Interpretation by the LIME method for a patient with postoperative AKI risk prediction shows that the Cr (creatinine) feature has the most significant positive effect on this prediction (see
Figure 3A).
Figure 4 compares the predicted values of the LIME local model and the main machine learning models for this patient. To trust the LIME interpretability, the predicted values for each primary model must be close to the corresponding values predicted by the LIME local model. In this plot, these predicted values for RF and XGBoost models are very close to each other, so it can be said that the interpretation obtained from the LIME method is reliable for this patient.
The Shapley method can also be used to interpret the machine learning models. Like LIME, this method examines models' interpretability based on individual samples. As shown in
Figure 3B, the dominant feature with a positive role in prediction using RF and XGBoost is Cr (creatinine) for the same patient. In the force plot of
Figure 5, the base value is 0.25. This value indicates the mean prediction of the test data. Features that force the prediction to move positively are displayed in red, and those that seek to predict negatively are shown in blue. Thus, the Cr (creatinine) feature largely makes the prediction positive.
Hence, the treatment team can first predict AKI incidence after cardiac surgery using patient information and then evaluate the prediction's outcome based on the model's interpretability for that patient. According to the importance of the determinant features, the treatment team can decide on the validity of the prediction.
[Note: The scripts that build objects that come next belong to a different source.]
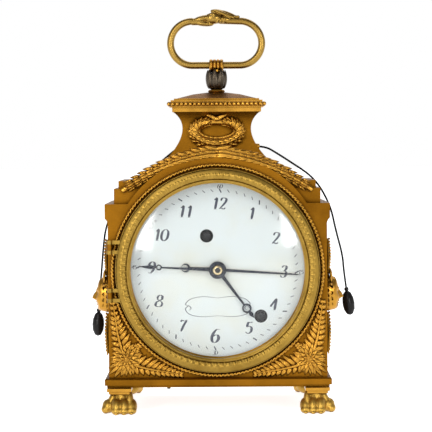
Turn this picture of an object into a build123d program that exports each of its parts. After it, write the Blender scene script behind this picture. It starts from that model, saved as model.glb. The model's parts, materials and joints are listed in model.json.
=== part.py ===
"""Travelling officer's clock of about 1800 in gilt bronze, with alarm and pull repeat.

Millimetres. +Z is up, -Y is the front, +X is to the right of someone facing the dial.
The origin is on the table, midway between the four paws.
"""

import os
from math import acos, atan2, cos, degrees, hypot, pi, radians, sin, sqrt, tan

from build123d import *

# Driving dimensions of the case
FRONT_Y = -36.0             # face of the front casting
BACK_Y = 36.0               # face of the back frame
DIAL_Z = 77.3               # height of the hands' centre
PLINTH_HALF = (61.5, 38.5)
PLINTH_Z = (14.0, 19.0)
WAIST_HALF = (59.3, 36.0)
BLOCK_HALF = (60.9, 36.0)
BLOCK_Z = (103.0, 113.4)
STEP_TWO = (56.0, 32.5, 121.6)      # half width, half depth and top of each shoulder step
STEP_THREE = (53.6, 30.6, 125.8)
NECK_TOP_Z = 163.4
WALL = 3.0
APERTURE_R = 50.0           # round opening of the front casting
DRUM_R = 59.0               # arched front that rises over the shoulders
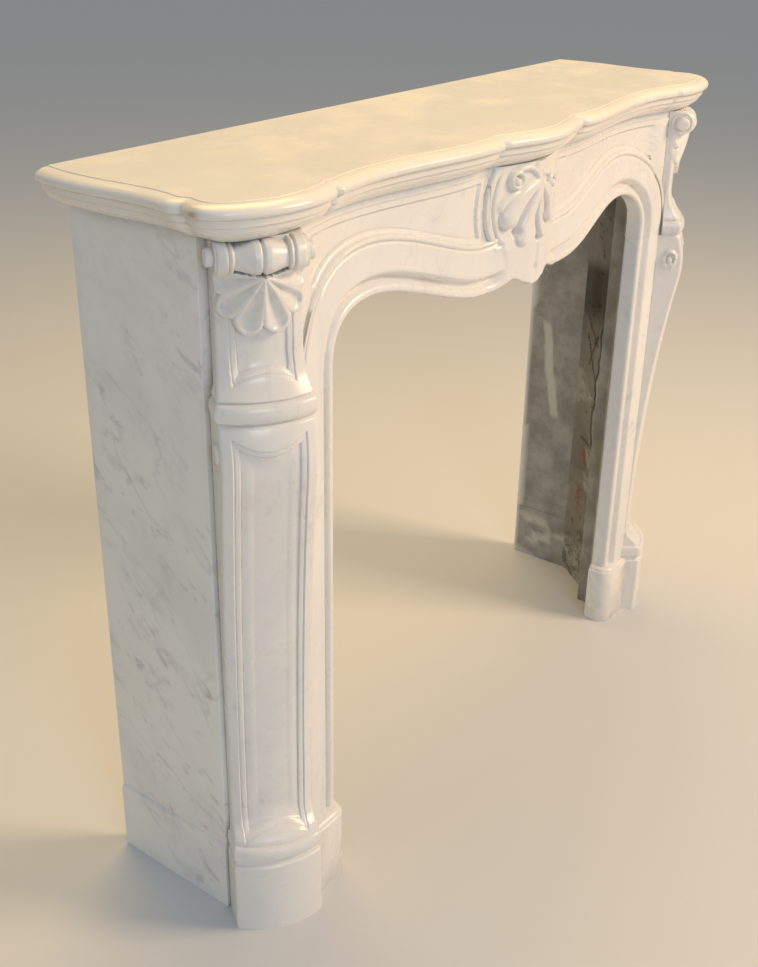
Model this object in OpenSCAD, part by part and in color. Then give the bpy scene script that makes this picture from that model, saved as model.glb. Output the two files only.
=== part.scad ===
// Serpentine marble fireplace mantel: a moulded shelf on a carved frieze, two legs with
// canted consoles, and plain side returns.
// Frame: +X right, +Y to the wall, +Z up. Origin on the floor, at the middle of the box.

/* [Overall] */
// Height from the floor to the top of the shelf
mantel_h = 1050; // [950:5:1300]
// Clear width between the two jambs
opening_w = 855; // [700:5:1100]
// Distance from the wall to the chord of the console fronts
leg_d = 285.5; // [230:0.5:360]

/* [Shelf] */
// Thickness of the shelf at its moulded edge
shelf_t = 48; // [36:1:60]
// How far the top arris lies in from the fullest line of the edge
nose_in = 19; // [10:1:24]
// How far the middle of the shelf reaches past the console chord
centre_reach = 59.5; // [50:0.5:75]
// Half width of the bowed middle of the shelf
centre_half = 108; // [80:1:130]
// How far the frieze face lies in from the fullest line of the edge
overhang = 40; // [32:1:44]

/* [Frieze] */
// Height of the joint between jamb and frieze
joint_z = 788; // [600:1:820]
// Height of the crown of the arch
crown_z = 880; // [845:1:890]
// Height of the arch beside the centre carving
dip_z = 825; // [824:1:840]
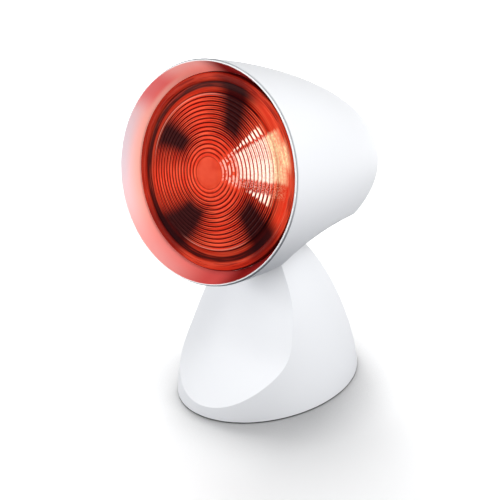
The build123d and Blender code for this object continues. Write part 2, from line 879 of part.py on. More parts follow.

One of the contributions of this study is the use of information from three different academic centers, which will help increase the validity of the results. Simultaneous use of retrospective and prospective data also improved the quality of existing data to provide high-quality and quantitative information suitable for machine learning models. Furthermore, most importantly, the use of interpretable machine learning methods makes it possible to assess the reliability of the methods appropriately. Limitations in the process of this study include inconsistent patient reports that increase the number of missing values. Also, the low incidence of AKI in stages 2 and 3 postoperatively among our patients led us to predict AKI regardless of its staging.
5.1. Conclusions
It can be concluded that using machine learning methods such as RF and XGBoost can predict AKI after cardiac surgery with promising efficiency. Interpretability of models can also help the treatment team ensure the validity of predictions. A reliable prediction of AKI incidence in patients can help the treatment team develop treatment strategies to prevent postoperative AKI. Preventing AKI can reduce treatment costs, length of hospital stay, and risk of death. In future work, we will optimize the parameters during surgery to reduce the risk of AKI in patients. In other words, we want to determine the anesthesia parameters during the surgery in such a way as to reduce the risk of AKI for the patient.